Having a virtual conference means making adjustments to formats and platforms to facilitate the same kinds of connections when attendees share physical space during a conference. Every day participants could visit various virtual hangouts from Exhibitor Booths, Poster Sessions and the Prospector’s Tent to Project Generators Hub and Regional Group Lounges. We have all made adjustments during the pandemic to keep connected and make new connections. These are great examples of how AME has done this successfully in our new environment.
Looking to the future
As the market for electric vehicles increases and manufacturers move to fill this demand, the pressure on specific minerals intensifies. It is worth noting that some mining operations have already moved their trucks and mining equipment to EVs. This conversion is another opportunity for mining to improve its environmental footprint and at the same time tackle the exploration of new sources of minerals required to meet this need in the years ahead. Nickel and aluminum are at the top of the list for greater demand, and copper, lithium, cobalt and others will experience pressure too.
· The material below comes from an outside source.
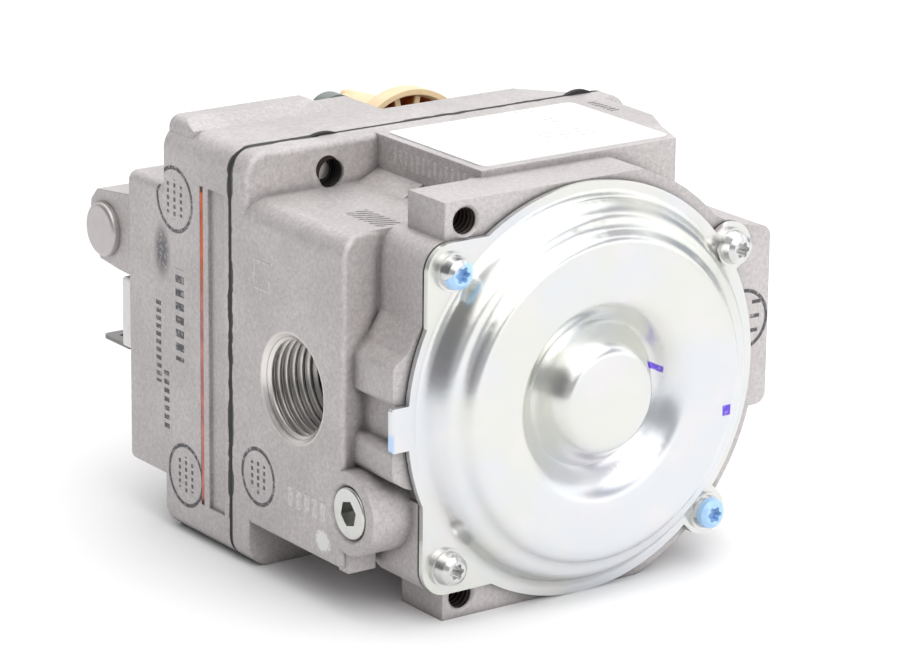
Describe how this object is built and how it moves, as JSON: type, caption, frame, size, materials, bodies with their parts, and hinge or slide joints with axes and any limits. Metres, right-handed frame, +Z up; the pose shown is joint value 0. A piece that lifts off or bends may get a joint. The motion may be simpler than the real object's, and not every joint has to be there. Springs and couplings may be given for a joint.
{
  "type": "gas valve",
  "caption": "Combination gas valve with threaded pipe ports, a pressed round diaphragm cover, a bolted control head with a push-and-turn dial, regulator tower and terminals.",
  "frame": {"origin": "centre of the box's underside, so the valve stands on z = 0", "axes": "+X along the pipe towards the inlet port, +Y out of the round diaphragm cover, +Z up through the label"},
  "size_m": [0.096, 0.1212, 0.0882],
  "materials": {
    "die_cast": "fine-grained die casting",
    "zinc_plate": "pressed steel, bright zinc plate",
    "steel": "zinc plated",
    "dark_steel": "dark plated",
    "white_plastic": "moulded",
    "spring_steel": "bright wire",
    "stainless": "plain",
    "brass": "machined",
    "black_rubber": "matt",
    "red_fibre": "fibre sheet",
    "ivory_plastic": "satin",
    "dark_plastic": "moulded",
    "tinned_brass": "tin plated",
    "grey_cap": "turned",
    "copper_wire": "enamelled wire",
    "label_film": "blank label"
  },
  "bodies": {
    "frame": {"valve_body": "die_cast", "control_housing": "die_cast", "operator_cover": "die_cast", "diaphragm_cover": "zinc_plate", "cover_screws": "steel", "head_screws": "steel", "filter_cap": "steel", "terminal_screws": "steel", "inlet_tap_plug": "steel", "outlet_tap_plug": "steel", "pilot_cap": "dark_steel", "terminal_board": "white_plastic", "main_valve_spring": "spring_steel", "dial_return_spring": "spring_steel", "safety_spring": "spring_steel", "regulator_spring": "spring_steel", "plunger_spring": "spring_steel", "inlet_screen": "stainless", "magnet_unit": "stainless", "main_valve_seat": "brass", "pilot_fitting": "brass", "safety_seat": "brass", "filter_plug": "brass", "body_gasket": "black_rubber", "main_diaphragm": "black_rubber", "regulator_diaphragm": "black_rubber", "operator_gasket": "red_fibre", "coil_bobbin": "dark_plastic", "spade_terminals": "tinned_brass", "regulator_cap": "grey_cap", "operator_coil": "copper_wire", "label_plate": "label_film"},
    "main_valve": {"main_valve_stem": "brass", "main_valve_seal": "black_rubber", "diaphragm_plate": "steel"},
    "push_carrier": {"thrust_washer": "steel"},
    "dial": {"gas_dial": "ivory_plastic", "dial_shaft": "steel"},
    "cock": {"cock_plug": "brass"},
    "safety_valve": {"safety_disc": "steel"},
    "regulator_seat": {"regulator_spring_seat": "dark_plastic"},
    "regulator_adjuster": {"regulator_screw": "dark_plastic"},
    "regulator_poppet": {"regulator_valve": "brass"},
    "plunger": {"operator_plunger": "steel"},
    "pilot_adjuster": {"pilot_screw": "steel"}
  },
  "joints": [
    {"name": "main_valve_lift", "type": "slide", "parent": "frame", "child": "main_valve", "axis": [0, -1, 0], "range_m": [0, 0.003], "stiffness_N_per_m": 900, "springref_m": -0.002, "deforming": ["main_valve_spring", "main_diaphragm"]},
    {"name": "dial_push", "type": "slide", "parent": "frame", "child": "push_carrier", "axis": [0, 1, 0], "range_m": [0, 0.004], "stiffness_N_per_m": 900, "springref_m": -0.003, "deforming": ["dial_return_spring"]},
    {"name": "dial_turn", "type": "hinge", "parent": "push_carrier", "child": "dial", "pos_m": [-0.0163, -0.04, 0.0687], "axis": [0, -1, 0], "range_deg": [0, 180]},
    {"name": "cock_turn", "type": "hinge", "parent": "frame", "child": "cock", "pos_m": [-0.0163, -0.008, 0.0687], "axis": [0, -1, 0], "range_deg": [0, 180]},
    {"name": "safety_lift", "type": "slide", "parent": "frame", "child": "safety_valve", "axis": [0, 1, 0], "range_m": [0, 0.004], "deforming": ["safety_spring"]},
    {"name": "regulator_seat_slide", "type": "slide", "parent": "frame", "child": "regulator_seat", "axis": [0, 1, 0], "range_m": [-0.001, 0.003], "deforming": ["regulator_spring"]},
    {"name": "regulator_screw_turn", "type": "hinge", "parent": "regulator_seat", "child": "regulator_adjuster", "pos_m": [-0.027, -0.036, 0.0295], "axis": [0, 1, 0], "range_deg": [-360, 1080]},
    {"name": "regulator_poppet_lift", "type": "slide", "parent": "frame", "child": "regulator_poppet", "axis": [0, -1, 0], "range_m": [0, 0.0012], "stiffness_N_per_m": 400, "springref_m": -0.002, "deforming": ["regulator_diaphragm"]},
    {"name": "plunger_lift", "type": "slide", "parent": "frame", "child": "plunger", "axis": [0, -1, 0], "range_m": [0, 0.0015], "stiffness_N_per_m": 150, "springref_m": -0.002, "deforming": ["plunger_spring"]},
    {"name": "pilot_screw_turn", "type": "hinge", "parent": "frame", "child": "pilot_adjuster", "pos_m": [0.003, -0.03, 0.0807], "axis": [0, 1, 0], "range_deg": [-720, 180]}
  ],
  "couplings": [
    {"joint": "cock_turn", "follows": "dial_turn", "ratio": 1},
    {"joint": "safety_lift", "follows": "dial_push", "ratio": 1},
    {"joint": "regulator_seat_slide", "follows": "regulator_screw_turn", "m_per_rad": 0.00015915}
  ]
}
People crunch means opportunity
Johnston also talked about the challenges of the aging and changing mining workforce.
“We also have a substantial turnover in our employees, and our people are simply an aging population in exploration and mining, and we have to bring this new generation along,” she said. “The new generation is much more technologically savvy and has a much different social perspective growing up with Facebook and Twitter and social media. They have a different understanding of what standard camp amenities look like and, therefore, a different need for different comforts in camp. We have new technologies in camp as well—that’s also changing."
“This new generation is also so much more focused on mining sustainability, wildlife conservation and best practices and making sure we do those. I think that is really helping us push forward on E.S.G. factors. There is change all around us, and we need to be at the forefront of that, so AME has really been pushing to not just lead for today but to lead for where we think we are going to be in five years or 10 years. We are setting that course, and these trends, where we want to go, and we are bringing our people along with us.”
Focus going forward
Looking to the future, AME has several focuses. The theme of diversity inclusion will continue to be a focus for AME in 2021 and into the future. Developing critical mineral opportunities with the review of geological data will be an ongoing focus as markets emerge and demand shifts and increases for various minerals. There is an opportunity to increase early-stage First Nations community engagement, bringing traditional knowledge to the exploration process. These issues, in addition to continuing to push on the E.S.G. agenda, are what AME will be focused on in the coming months.